Exactly repeat the lines starting at the one that holds "for node, make" and ending at the one that holds "before = set(bpy.data.objects)". Both end lines count; leave out everything else.
---
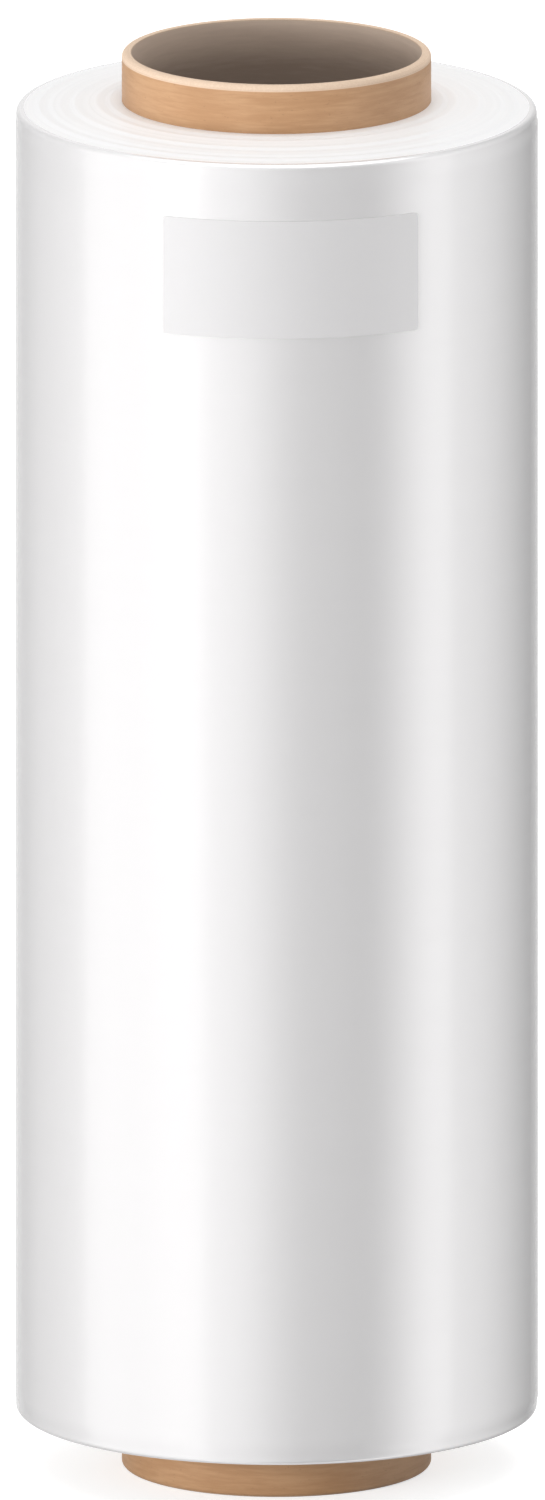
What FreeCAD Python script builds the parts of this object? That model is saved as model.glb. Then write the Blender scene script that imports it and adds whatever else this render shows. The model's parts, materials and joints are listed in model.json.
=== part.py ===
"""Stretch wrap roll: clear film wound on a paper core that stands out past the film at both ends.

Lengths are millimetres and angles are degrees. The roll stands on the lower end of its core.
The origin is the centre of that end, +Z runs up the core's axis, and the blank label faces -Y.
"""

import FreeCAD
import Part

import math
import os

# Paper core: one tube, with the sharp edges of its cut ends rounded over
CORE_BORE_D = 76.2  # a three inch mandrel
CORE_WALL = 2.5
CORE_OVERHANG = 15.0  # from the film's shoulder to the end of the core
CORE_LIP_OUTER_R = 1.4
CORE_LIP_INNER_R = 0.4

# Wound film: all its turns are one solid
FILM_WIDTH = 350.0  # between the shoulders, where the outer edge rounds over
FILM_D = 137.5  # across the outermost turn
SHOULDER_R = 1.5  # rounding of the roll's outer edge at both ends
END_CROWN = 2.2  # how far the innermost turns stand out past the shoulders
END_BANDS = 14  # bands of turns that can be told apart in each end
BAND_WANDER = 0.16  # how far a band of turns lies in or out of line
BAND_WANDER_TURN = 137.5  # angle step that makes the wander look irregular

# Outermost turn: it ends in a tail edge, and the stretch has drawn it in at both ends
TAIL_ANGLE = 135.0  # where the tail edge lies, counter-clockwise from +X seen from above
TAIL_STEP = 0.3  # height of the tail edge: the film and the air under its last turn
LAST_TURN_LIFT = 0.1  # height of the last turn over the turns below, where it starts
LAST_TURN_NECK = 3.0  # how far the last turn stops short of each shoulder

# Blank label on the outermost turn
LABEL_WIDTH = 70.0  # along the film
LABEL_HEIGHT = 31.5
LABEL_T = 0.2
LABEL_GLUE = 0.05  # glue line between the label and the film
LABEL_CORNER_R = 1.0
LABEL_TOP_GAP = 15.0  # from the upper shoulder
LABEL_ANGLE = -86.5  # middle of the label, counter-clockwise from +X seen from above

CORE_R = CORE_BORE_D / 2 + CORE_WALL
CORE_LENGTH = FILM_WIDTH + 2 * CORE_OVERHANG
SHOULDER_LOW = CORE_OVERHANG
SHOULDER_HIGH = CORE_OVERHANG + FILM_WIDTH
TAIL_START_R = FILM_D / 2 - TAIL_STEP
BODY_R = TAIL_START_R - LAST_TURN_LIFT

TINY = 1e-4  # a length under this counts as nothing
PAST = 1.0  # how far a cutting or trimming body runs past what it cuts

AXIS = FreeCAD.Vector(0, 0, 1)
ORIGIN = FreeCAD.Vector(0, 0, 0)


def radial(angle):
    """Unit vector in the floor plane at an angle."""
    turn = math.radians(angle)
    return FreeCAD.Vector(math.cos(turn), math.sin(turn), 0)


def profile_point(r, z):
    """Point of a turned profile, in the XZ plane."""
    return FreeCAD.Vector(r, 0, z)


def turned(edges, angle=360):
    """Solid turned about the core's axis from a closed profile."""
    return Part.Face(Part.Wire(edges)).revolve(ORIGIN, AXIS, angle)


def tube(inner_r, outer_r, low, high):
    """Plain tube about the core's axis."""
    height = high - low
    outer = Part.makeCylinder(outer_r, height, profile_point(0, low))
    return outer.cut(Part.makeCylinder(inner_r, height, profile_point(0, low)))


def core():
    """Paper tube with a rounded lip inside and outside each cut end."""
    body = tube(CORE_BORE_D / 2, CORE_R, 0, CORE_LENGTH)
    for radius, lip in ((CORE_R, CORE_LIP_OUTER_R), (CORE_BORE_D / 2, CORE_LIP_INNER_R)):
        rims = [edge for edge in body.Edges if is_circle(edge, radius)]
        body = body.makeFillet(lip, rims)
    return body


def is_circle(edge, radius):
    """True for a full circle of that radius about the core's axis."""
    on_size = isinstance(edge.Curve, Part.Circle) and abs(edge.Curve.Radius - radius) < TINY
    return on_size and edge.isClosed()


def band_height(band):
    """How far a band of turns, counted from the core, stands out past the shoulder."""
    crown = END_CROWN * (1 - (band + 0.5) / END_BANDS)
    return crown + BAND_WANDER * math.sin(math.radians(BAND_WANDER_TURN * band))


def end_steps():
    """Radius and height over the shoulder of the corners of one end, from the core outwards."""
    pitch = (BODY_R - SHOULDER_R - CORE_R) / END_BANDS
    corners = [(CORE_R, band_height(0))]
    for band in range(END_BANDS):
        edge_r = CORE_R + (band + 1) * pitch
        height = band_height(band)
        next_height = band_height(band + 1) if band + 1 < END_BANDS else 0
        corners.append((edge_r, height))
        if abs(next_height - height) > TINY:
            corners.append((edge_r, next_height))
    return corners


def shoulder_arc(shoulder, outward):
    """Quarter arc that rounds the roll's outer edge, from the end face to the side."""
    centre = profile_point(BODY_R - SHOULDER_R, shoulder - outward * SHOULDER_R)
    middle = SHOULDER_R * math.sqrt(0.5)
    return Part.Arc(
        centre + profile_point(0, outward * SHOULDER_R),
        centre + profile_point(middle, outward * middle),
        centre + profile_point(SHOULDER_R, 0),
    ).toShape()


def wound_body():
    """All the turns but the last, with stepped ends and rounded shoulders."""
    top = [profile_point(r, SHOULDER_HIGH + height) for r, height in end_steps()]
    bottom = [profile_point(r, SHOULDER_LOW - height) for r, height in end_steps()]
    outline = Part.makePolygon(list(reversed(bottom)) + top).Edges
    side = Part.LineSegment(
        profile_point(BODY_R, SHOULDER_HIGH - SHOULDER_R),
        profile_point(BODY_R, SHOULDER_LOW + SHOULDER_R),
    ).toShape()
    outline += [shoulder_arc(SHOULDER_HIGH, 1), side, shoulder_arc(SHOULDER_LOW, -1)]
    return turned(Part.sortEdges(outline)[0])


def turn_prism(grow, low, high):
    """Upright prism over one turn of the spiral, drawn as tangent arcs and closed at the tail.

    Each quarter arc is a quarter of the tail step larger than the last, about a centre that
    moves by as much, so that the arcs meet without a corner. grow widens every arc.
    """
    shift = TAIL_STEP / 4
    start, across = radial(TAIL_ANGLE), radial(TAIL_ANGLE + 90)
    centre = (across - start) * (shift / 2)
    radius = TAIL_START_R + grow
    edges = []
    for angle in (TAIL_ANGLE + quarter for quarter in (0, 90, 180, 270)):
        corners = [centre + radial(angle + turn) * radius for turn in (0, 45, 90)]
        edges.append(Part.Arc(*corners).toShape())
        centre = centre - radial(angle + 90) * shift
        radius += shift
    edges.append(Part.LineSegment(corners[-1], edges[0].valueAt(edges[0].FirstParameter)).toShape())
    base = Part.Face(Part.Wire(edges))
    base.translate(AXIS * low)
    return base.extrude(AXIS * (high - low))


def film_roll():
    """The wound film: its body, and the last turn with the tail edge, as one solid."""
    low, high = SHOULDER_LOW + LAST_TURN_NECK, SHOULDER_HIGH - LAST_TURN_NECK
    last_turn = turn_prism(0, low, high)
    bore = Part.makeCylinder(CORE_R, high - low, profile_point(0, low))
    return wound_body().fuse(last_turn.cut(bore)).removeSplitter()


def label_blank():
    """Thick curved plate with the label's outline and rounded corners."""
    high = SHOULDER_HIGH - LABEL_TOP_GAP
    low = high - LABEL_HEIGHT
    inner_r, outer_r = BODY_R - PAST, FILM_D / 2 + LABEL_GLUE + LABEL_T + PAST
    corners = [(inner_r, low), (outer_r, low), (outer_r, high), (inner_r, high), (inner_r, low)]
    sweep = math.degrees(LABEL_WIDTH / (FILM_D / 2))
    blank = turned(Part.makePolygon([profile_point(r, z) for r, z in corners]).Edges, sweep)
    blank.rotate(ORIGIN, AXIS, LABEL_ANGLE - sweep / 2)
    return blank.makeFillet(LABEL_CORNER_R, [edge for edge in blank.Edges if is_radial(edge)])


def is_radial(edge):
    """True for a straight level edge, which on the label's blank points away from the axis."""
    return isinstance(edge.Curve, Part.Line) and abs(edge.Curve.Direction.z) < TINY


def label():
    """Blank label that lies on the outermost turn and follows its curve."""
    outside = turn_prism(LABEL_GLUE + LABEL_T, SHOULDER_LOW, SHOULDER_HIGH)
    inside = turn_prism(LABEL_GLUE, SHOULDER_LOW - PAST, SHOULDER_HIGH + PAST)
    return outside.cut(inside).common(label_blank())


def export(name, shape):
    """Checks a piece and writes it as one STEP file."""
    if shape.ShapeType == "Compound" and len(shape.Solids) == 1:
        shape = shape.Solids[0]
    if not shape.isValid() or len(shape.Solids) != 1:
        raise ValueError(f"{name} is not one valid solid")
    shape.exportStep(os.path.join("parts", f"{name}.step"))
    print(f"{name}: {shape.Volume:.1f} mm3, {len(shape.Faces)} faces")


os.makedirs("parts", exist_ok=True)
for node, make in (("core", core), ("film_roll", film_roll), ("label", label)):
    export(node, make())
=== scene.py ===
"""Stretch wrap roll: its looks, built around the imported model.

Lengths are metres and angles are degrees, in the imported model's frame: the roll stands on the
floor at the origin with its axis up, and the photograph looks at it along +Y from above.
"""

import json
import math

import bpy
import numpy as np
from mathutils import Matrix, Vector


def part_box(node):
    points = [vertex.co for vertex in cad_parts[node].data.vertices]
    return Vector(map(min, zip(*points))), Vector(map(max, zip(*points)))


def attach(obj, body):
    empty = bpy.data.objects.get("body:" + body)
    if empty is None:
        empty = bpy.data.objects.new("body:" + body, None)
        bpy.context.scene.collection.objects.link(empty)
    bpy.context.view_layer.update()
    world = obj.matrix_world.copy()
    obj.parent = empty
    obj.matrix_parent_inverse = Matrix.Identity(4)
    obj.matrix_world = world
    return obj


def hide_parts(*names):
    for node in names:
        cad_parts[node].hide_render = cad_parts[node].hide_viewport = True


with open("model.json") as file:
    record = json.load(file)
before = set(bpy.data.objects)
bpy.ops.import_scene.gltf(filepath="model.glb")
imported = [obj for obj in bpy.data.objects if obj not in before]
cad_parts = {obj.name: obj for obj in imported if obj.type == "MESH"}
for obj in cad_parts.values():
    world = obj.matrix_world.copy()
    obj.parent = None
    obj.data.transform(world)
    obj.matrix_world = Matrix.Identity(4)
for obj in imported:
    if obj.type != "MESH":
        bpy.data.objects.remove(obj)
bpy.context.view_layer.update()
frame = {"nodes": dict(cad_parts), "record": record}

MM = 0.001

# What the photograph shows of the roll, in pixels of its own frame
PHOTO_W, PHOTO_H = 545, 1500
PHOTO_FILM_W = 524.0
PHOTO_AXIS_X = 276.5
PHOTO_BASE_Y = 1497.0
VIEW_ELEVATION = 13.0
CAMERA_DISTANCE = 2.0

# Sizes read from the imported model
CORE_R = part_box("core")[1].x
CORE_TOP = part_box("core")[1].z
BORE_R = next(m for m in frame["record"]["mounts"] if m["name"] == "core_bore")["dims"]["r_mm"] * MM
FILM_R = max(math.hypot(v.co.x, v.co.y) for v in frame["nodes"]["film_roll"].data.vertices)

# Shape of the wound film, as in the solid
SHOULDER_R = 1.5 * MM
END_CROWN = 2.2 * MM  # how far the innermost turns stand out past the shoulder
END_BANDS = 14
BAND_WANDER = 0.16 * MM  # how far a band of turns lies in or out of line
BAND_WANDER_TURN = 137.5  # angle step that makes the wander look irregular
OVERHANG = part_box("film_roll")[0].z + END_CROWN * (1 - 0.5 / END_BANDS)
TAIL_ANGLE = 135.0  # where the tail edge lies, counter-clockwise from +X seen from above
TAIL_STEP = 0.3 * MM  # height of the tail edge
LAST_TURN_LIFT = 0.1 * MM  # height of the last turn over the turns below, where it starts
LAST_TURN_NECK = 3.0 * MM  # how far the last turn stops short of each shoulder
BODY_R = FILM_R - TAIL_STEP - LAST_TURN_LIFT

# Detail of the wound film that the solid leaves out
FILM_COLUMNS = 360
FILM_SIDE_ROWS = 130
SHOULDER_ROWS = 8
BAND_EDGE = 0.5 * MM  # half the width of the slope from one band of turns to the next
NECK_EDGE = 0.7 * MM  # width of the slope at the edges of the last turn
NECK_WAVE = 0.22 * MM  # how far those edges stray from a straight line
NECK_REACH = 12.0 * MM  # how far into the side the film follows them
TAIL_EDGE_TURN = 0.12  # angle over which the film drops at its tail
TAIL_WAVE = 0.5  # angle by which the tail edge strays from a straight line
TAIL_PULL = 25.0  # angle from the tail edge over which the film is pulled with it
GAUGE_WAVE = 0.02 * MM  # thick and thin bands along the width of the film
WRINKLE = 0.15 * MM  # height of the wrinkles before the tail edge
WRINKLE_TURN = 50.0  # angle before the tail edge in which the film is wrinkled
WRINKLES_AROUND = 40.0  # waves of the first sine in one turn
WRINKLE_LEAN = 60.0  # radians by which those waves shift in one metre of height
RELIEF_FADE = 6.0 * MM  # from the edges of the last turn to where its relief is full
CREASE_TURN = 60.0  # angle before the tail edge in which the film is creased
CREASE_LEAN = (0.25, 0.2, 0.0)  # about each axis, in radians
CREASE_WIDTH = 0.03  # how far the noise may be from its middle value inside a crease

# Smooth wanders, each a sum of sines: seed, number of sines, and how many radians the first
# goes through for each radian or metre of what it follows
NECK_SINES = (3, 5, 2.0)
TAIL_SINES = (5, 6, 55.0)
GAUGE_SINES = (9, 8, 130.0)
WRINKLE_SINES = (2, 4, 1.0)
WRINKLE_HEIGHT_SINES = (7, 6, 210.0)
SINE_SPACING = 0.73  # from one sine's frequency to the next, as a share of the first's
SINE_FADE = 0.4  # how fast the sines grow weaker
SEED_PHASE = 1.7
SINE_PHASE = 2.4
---
* [RESPONSE TO THIS TASK]:
for node, make in (("core", core), ("film_roll", film_roll), ("label", label)):
    export(node, make())
=== scene.py ===
"""Stretch wrap roll: its looks, built around the imported model.

Lengths are metres and angles are degrees, in the imported model's frame: the roll stands on the
floor at the origin with its axis up, and the photograph looks at it along +Y from above.
"""

import json
import math

import bpy
import numpy as np
from mathutils import Matrix, Vector


def part_box(node):
    points = [vertex.co for vertex in cad_parts[node].data.vertices]
    return Vector(map(min, zip(*points))), Vector(map(max, zip(*points)))


def attach(obj, body):
    empty = bpy.data.objects.get("body:" + body)
    if empty is None:
        empty = bpy.data.objects.new("body:" + body, None)
        bpy.context.scene.collection.objects.link(empty)
    bpy.context.view_layer.update()
    world = obj.matrix_world.copy()
    obj.parent = empty
    obj.matrix_parent_inverse = Matrix.Identity(4)
    obj.matrix_world = world
    return obj


def hide_parts(*names):
    for node in names:
        cad_parts[node].hide_render = cad_parts[node].hide_viewport = True


with open("model.json") as file:
    record = json.load(file)
before = set(bpy.data.objects)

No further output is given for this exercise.